Jane Austen – Emma
Last week, after snatching it off the shelves of my favorite second-hand book shop, I sat down and read Jane Austen’s Emma in one sitting. I happen to like my Austen this way, in big healthy bites with very few interruptions. And reading Emma was no different, although the experience was heightened a bit since I’d never read it before and kept trying to figure out who Emma would end up with. To say I figured it out fairly early would be both true and a lie. I had my suspicions from the beginning, but all my recent Wharton reading put me on guard and I wondered if Austen wasn’t about to shock me with an unexpected twist of some sort.
Let’s see…what did I like about Emma? First and foremost, it was just plain enjoyable to immerse myself in Austen’s 19th century England. The vista she presents to her readers is so wholly complete, so detailed, that it’s difficult not to wish to have lived at this time period, or at least to be able to experience firsthand the world she describes. And Austen really is an expert storyteller, so just moving from one scene to the next and working through the various ups and downs of the story provides an all-around satisfying reading experience.
I also enjoyed the structure of the novel and the way it keeps the reader from knowing for absolutely certain which gentlemen the author has selected for her heroine. Compared to her other novels, I felt she kept the hints about Emma’s future husband decidedly subtle. With that looming story a bit more subdued than usual, she was free to construct a series of adventures to help Emma do some much-needed growing up.
So here is where I admit I found Emma a bit of an annoying heroine. I realize this is what Austen intended, that we get frustrated with Emma’s well-intentioned but hopelessly irresponsible manipulations. She serves us a good lesson – even clever people, when too-often indulged will lose their objectivity. In short, cleverness isn’t enough. Patience, empathy for others and honest self-reflection is just as important. To some extent I was happy to play along and then feel suitably proud of Emma for recognizing the gravity of her heedless meddling and then earnestly mending her ways.
And there was something about Emma’s perfect independence that worked against her. She is in no real danger, ever, of losing something she really cares about. Compare that to Elizabeth Bennett, Elinor Dashwood, Catherine Morland, Fanny Price or Anne Elliot – all of these women must come face to face with real, life-altering disappointment at some point in their stories. Emma’s realization that she is at risk to be disappointed is so quickly rationalized into existence and then her actual disappointment so wonderfully short-lived, that it was hard for me to work up any real concern about her well-being.
Finally, though it may have been my mood when reading the book, I found Emma to be much less funny than say, Sense and Sensibility, Pride and Prejudice or Northanger Abbey. Those three books had many moments of laugh-out-loud comedy, provided by a contingent of marvelously eccentric characters with either sharp tongues or oblivious blunderings. Emma’s father and Miss Bates provided some well-needed humor on occasion (both decidedly in the latter category) but that was about it.

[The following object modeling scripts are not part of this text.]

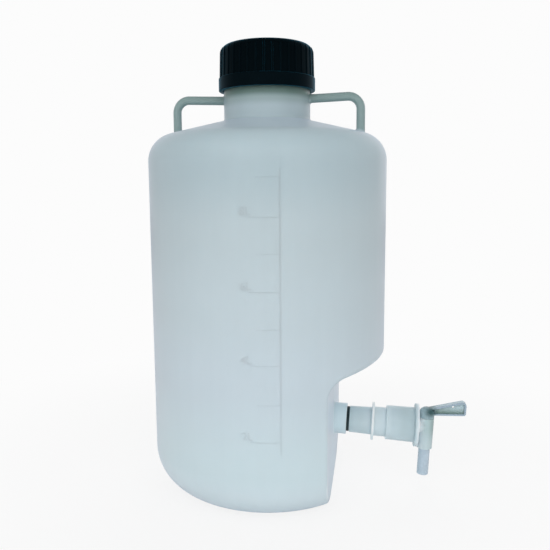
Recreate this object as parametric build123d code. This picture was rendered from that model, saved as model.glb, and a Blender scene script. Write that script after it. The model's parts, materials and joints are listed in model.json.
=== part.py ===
# Ten litre laboratory carboy: blow-moulded bottle with two bar handles, a screw cap and a quarter turn tap.
# Millimetres, +Z up, +X towards the tap. The origin is on the bottle's axis, on the face that it stands on.
import os
from math import cos, pi, radians, sin, tan

from build123d import *

# Bottle
wall = 2.8
body_radius = 106.5
base_round = 39.7
shoulder_round = 24.1
shoulder_slope = 13.9
neck_foot_z = 333.7
neck_radius = 38.6
neck_round = 2.5
neck_shown = 26.0
neck_length = 60.4
rim_round = 0.8
thread_root_radius = 36.0
step_cover = 2.2

# Flat recess that the tap stands in
recess_depth = 45.1
recess_top_z = 117.0
recess_roof_slope = 10.2
recess_round = 16.0
recess_edge_round = 4.5

# Handles, one on each side in the plane of the tap
handle_diameter = 7.5
handle_inset = 23.1
handle_cap_gap = 3.35
handle_corner_rise = 1.6
handle_round = 11.0
handle_root_round = 2.2

# Boss that takes the tap
tap_z = 59.9
tap_droop = 2.9
boss_radius = 14.2
boss_length = 11.8
boss_root_round = 1.5
stem_radius = 9.2
stem_clearance = 0.2

# Cap and its liner
skirt_clearance = 0.6
cap_top_wall = 2.7
skirt_wall = 2.3
cap_taper = 0.8
cap_edge_round = 6.5
cap_ring_lip = 1.5
cap_ring_height = 11.0
cap_ring_round = 0.6
rib_count = 36
rib_foot_width = 2.2
rib_crest_width = 1.3
rib_height = 0.7
rib_turn = 5.7
rib_end_gap = 3.0
liner_thickness = 1.8
liner_clearance = 0.9
seat_gap = 0.15

# Washer between the boss and the tap
washer_radius = 11.4
washer_thickness = 2.6
washer_clearance = 0.3
washer_round = 0.8

# Tail of the tap: a stem screwed into the boss, a tapered tube, a thin grip flange and a spigot
mould_round = 0.4
stem_reach = 1.3
stem_lead = 1.0
stem_bore = 7.0
tail_start_radius = 12.0
tail_end_radius = 12.6
tail_length = 20.6
tail_wall = 2.2
grip_radius = 17.3
grip_thickness = 2.1
spigot_radius = 13.3
spigot_shown = 11.0
spigot_hidden = 8.4

# Sleeve that takes the spigot, with a stop flange and the valve housing
fit_clearance = 0.06
sleeve_start_radius = 15.5
sleeve_end_radius = 15.9
sleeve_length = 25.9
chamber_radius = 12.2
chamber_round = 3.0
stop_radius = 19.5
stop_thickness = 3.5
stop_round = 0.6
valve_offset = 7.3
valve_radius = 6.8
valve_top = 8.3
valve_depth = 20.8
port_radius = 3.0

# Plug with its lever and outlet
plug_radius = 5.6
outlet_radius = 5.2
outlet_bore = 3.4
outlet_length = 25.2
snap_depth = 17.6
snap_height = 0.35
snap_width = 1.4
hub_gap = 0.2
hub_top = 17.8
hub_round = 5.2
lever_length = 34.3
lever_foot = 11.0
lever_foot_rise = 2.6
lever_head = 16.9
lever_head_rise = 10.3
lever_width = 6.4
lever_rim = 1.5
lever_web = 1.8
lever_top_round = 3.5
lever_low_round = 2.0
lever_hole_radius = 1.0
lever_hole_reach = 22.9
lever_hole_z = 20.4

# Ring seals: one on the spigot, two on the plug above and below its port
spigot_seal_section = 1.6
plug_seal_section = 1.1
plug_seal_height = 5.7
groove_play = 0.3
seal_play = 0.03

# Places that follow the bottle's side
recess_face_x = body_radius - recess_depth
handle_reach = body_radius - handle_inset

# Heights along the bottle
rim_z = neck_foot_z + neck_length
cap_foot_z = neck_foot_z + neck_shown
handle_neck_z = cap_foot_z - handle_cap_gap - handle_diameter / 2
handle_corner_z = handle_neck_z + handle_corner_rise
step_z = cap_foot_z + step_cover
liner_z = rim_z + seat_gap
cap_inside_z = liner_z + liner_thickness + seat_gap
cap_top_z = cap_inside_z + cap_top_wall
ring_top_z = cap_foot_z + cap_ring_height

# Radii of the cap
skirt_bore = neck_radius + skirt_clearance
cap_foot_radius = skirt_bore + skirt_wall
cap_top_radius = cap_foot_radius - cap_taper
cap_ring_radius = cap_foot_radius + cap_ring_lip

# Stations along the tap, from the recess face
stem_start_x = -wall - stem_reach
tail_x = boss_length + washer_thickness
grip_x = tail_x + tail_length
spigot_x = grip_x + grip_thickness
sleeve_x = spigot_x + spigot_shown
spigot_end_x = sleeve_x + spigot_hidden
spigot_seal_x = sleeve_x + spigot_hidden / 2
stop_x = sleeve_x + sleeve_length
stop_end_x = stop_x + stop_thickness
valve_x = stop_end_x + valve_offset
spigot_bore = spigot_radius + fit_clearance
plug_bore = plug_radius + fit_clearance
outlet_tip_z = -valve_depth - outlet_length

# The tap's own frame has X along its barrel, drooping outwards, and its origin on the recess face.
tap_place = Location((recess_face_x, 0, tap_z), (0, tap_droop, 0))
valve_shift = Location((valve_x, 0, 0))
valve_place = tap_place * valve_shift


def side_face(corners):
    """Face in the XZ plane. A corner is (x, z), or (x, z, rounding)."""
    points = [corner[:2] for corner in corners]
    radii = [corner[2] if len(corner) > 2 else 0 for corner in corners]
    return make_face(Plane.XZ * FilletPolyline(*points, radius=radii, close=True))


def turned(corners, axis):
    return revolve(side_face(corners), axis)


def rod(start, end, radius):
    """Cylinder along X."""
    return turned([(start, 0), (start, radius), (end, radius), (end, 0)], Axis.X)


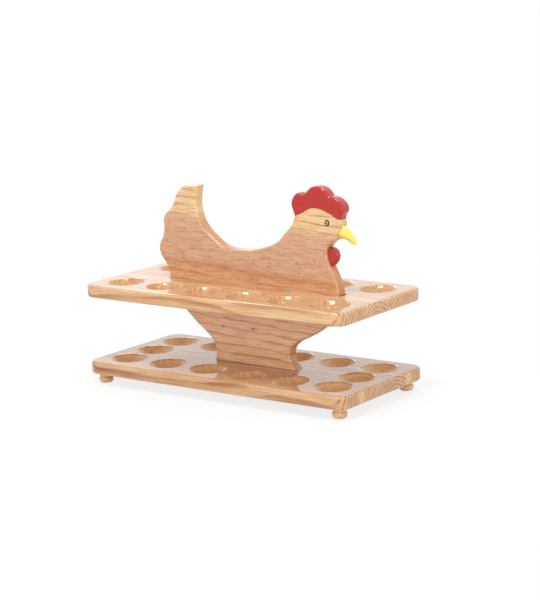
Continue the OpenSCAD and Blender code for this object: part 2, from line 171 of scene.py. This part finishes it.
def shade(red, green, blue):
    """A colour as it looks on a screen, from 0 to 255, as the light that the shader takes."""
    parts = [part / 255 for part in (red, green, blue)]
    return (*[p / 12.92 if p <= 0.04045 else ((p + 0.055) / 1.055) ** 2.4 for p in parts], 1)


def piece(name, mesh, finish, node, sharp=50):
    """A finished piece on the rack's one body, in place of its CAD node."""
    bmesh.ops.remove_doubles(mesh, verts=mesh.verts, dist=0.0005)
    bmesh.ops.recalc_face_normals(mesh, faces=mesh.faces)
    bmesh.ops.scale(mesh, vec=(MM, MM, MM), verts=mesh.verts)
    data = bpy.data.meshes.new(name)
    mesh.to_mesh(data)
    mesh.free()
    data.shade_smooth()
    data.set_sharp_from_angle(angle=math.radians(sharp))
    data.materials.append(finish.material)
    made = bpy.data.objects.new(name, data)
    scene.collection.objects.link(made)
    flats = made.modifiers.new("level flats", "WEIGHTED_NORMAL")
    flats.keep_sharp = True
    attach(made, "root")
    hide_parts(node)


def bevel(mesh, edges, offset, segments):
    bmesh.ops.bevel(mesh, geom=edges, offset=offset, offset_type="OFFSET", segments=segments,
                    profile=0.5, affect="EDGES", material=-1, clamp_overlap=False)


def turn_profile(mesh, points, steps, centre=(0, 0)):
    """Spins a line of (radius, height) points about an upright axis through centre."""
    verts = [mesh.verts.new((centre[0] + r, centre[1], z)) for r, z in points]
    edges = [mesh.edges.new(pair) for pair in zip(verts, verts[1:])]
    bmesh.ops.spin(mesh, geom=verts + edges, cent=(*centre, 0), axis=(0, 0, 1),
                   angle=FULL_TURN, steps=steps, use_merge=True)


def cup_profile(top):
    """From the flat over the rounded lip and down the bowl to its lowest point."""
    bowl = (cup_radius**2 + cup_depth**2) / (2 * cup_depth) - cup_lip
    lean = math.asin(cup_radius / (bowl + cup_lip))
    lip = [(cup_radius - cup_lip * math.sin(lean * k / lip_steps),
            top - cup_lip + cup_lip * math.cos(lean * k / lip_steps)) for k in range(lip_steps)]
    centre = top + bowl - cup_depth
    dish = [(bowl * math.sin(lean * k / bowl_steps), centre - bowl * math.cos(lean * k / bowl_steps))
            for k in range(bowl_steps, -1, -1)]
    return lip + dish


def tray_mesh(under, cups, slot=None, sinks=()):
    """A rounded slab whose flats are filled round the cups, the slot and the screws' countersinks."""
    mesh = bmesh.new()
    top = under + tray_thick
    bmesh.ops.create_cube(mesh, size=1)
    bmesh.ops.scale(mesh, vec=(tray_length, tray_width, tray_thick), verts=mesh.verts)
    bmesh.ops.translate(mesh, vec=(0, 0, (under + top) / 2), verts=mesh.verts)
    upright = [e for e in mesh.edges if abs(e.verts[0].co.z - e.verts[1].co.z) > 1]
    bevel(mesh, upright, tray_corner, 16)
    level = [e for e in mesh.edges if abs(e.verts[0].co.z - e.verts[1].co.z) < 1]
    bevel(mesh, level, tray_edge, 6)
    flats = sorted(mesh.faces, key=lambda f: f.calc_area())[-2:]
    bmesh.ops.delete(mesh, geom=flats, context="FACES_ONLY")
    for x, y in cups:
        turn_profile(mesh, cup_profile(top), cup_steps, (x, y))
    for x in sinks:
        wide, narrow = screw_head_radius + screw_play, screw_radius + screw_play
        deep = under + screw_sink
        hollow = [(wide, under), (wide, deep), (narrow, deep + wide - narrow), (narrow, top - 1), (0, top - 1)]
        turn_profile(mesh, hollow, 32, (x, 0))
    rings = []
    for height in (top, under):
        if slot:
            low, high = slot
            corners = ((low[0], low[1]), (high[0], low[1]), (high[0], high[1]), (low[0], high[1]))
            ring = [mesh.verts.new((x, y, height)) for x, y in corners]
            for start, end in zip(ring, ring[1:] + ring[:1]):
                mesh.edges.new((start, end))
            rings.append(ring)
        rim = [e for e in mesh.edges if len(e.link_faces) < 2
               and all(abs(v.co.z - height) < 0.01 for v in e.verts)]
        bmesh.ops.triangle_fill(mesh, use_beauty=True, use_dissolve=False, edges=rim)
    for one, two in zip(rings, rings[1:]):
        for i in range(len(one)):
            mesh.faces.new((one[i - 1], one[i], two[i], two[i - 1]))
    return mesh


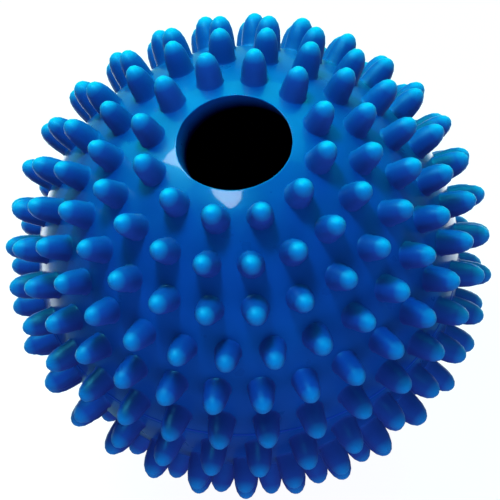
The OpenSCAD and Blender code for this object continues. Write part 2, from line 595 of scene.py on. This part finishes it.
surroundings = bpy.data.worlds.new("surroundings")
surroundings.use_nodes = True
air = surroundings.node_tree.nodes
air_link = surroundings.node_tree.links.new
backdrop = air["Background"]
backdrop.inputs["Strength"].default_value = air_glow
where = air.new("ShaderNodeTexCoord")
height = air.new("ShaderNodeVectorMath")
height.operation = "DOT_PRODUCT"
height.inputs[1].default_value = air_up
air_link(where.outputs["Generated"], height.inputs[0])
climb = ranged(air, -1, 1, 0, 1)
air_link(height.outputs["Value"], climb.inputs["Value"])
tint = air.new("ShaderNodeValToRGB")
tint.color_ramp.elements[0].position = 0.35
tint.color_ramp.elements[0].color = (*air_low, 1)
tint.color_ramp.elements[1].position = 0.75
tint.color_ramp.elements[1].color = (*air_high, 1)
air_link(climb.outputs["Result"], tint.inputs["Fac"])
seen_by = air.new("ShaderNodeLightPath")
mirrored = air.new("ShaderNodeMixRGB")
mirrored.inputs["Color2"].default_value = (*air_mirrored, 1)
air_link(seen_by.outputs["Is Glossy Ray"], mirrored.inputs["Fac"])
air_link(tint.outputs["Color"], mirrored.inputs["Color1"])
air_link(mirrored.outputs["Color"], backdrop.inputs["Color"])
pale = air.new("ShaderNodeBackground")
pale.inputs["Color"].default_value = (*air_seen, 1)
either = air.new("ShaderNodeMixShader")
air_link(seen_by.outputs["Is Camera Ray"], either.inputs["Fac"])
air_link(backdrop.outputs["Background"], either.inputs[1])
air_link(pale.outputs["Background"], either.inputs[2])
air_link(either.outputs["Shader"], air["World Output"].inputs["Surface"])
bpy.context.scene.world = surroundings
bpy.context.scene.view_settings.view_transform = "Standard"

# ---------------------------------------------------------------------------
# Camera
# A long lens, high in front of the ball, rolled so that the hole's axis leans a
# little to the left.
# ---------------------------------------------------------------------------
camera_elevation = math.radians(56.9)
camera_roll = math.radians(-7.38)
camera_distance = 1.304
frame_width = 0.0922
aim_aside = 0.20 * MM
aim_above = 1.0 * MM
camera_data = bpy.data.cameras.new("camera")
camera_data.sensor_width = 36
camera_data.lens = camera_data.sensor_width * camera_distance / frame_width
camera_data.clip_end = 20
camera = bpy.data.objects.new("camera", camera_data)
bpy.context.scene.collection.objects.link(camera)
tilt_down = Matrix.Rotation(math.pi / 2 - camera_elevation, 4, "X")
turn = tilt_down @ Matrix.Rotation(camera_roll, 4, "Z")
aim_offset = turn @ Vector((aim_aside, aim_above, camera_distance))
camera.matrix_world = Matrix.Translation(ball_centre + aim_offset) @ turn
bpy.context.scene.camera = camera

All in all, Emma will never be my favorite Austen. But I’m very happy to have read it and I’m sure I’ll re-read it at some point. Perhaps it will grow on me with a second reading. Now that I’ve read them all, Pride and Prejudice remains my favorite with Northanger Abbey and Persuasion tied for second and Sense and Sensibility coming in a very close third. I love the characters and the story, but I believe the narrative gets a bit baggy around the edges in this one. I quite like the intellectual equality Austen gives to Emma and her eventual husband, so I think Emma will come next in line for that reason alone. Unfortunately, I’ve never been completely satisfied with the ending of Mansfield Park so Fanny and Edmund remain my least favorite Austen couple.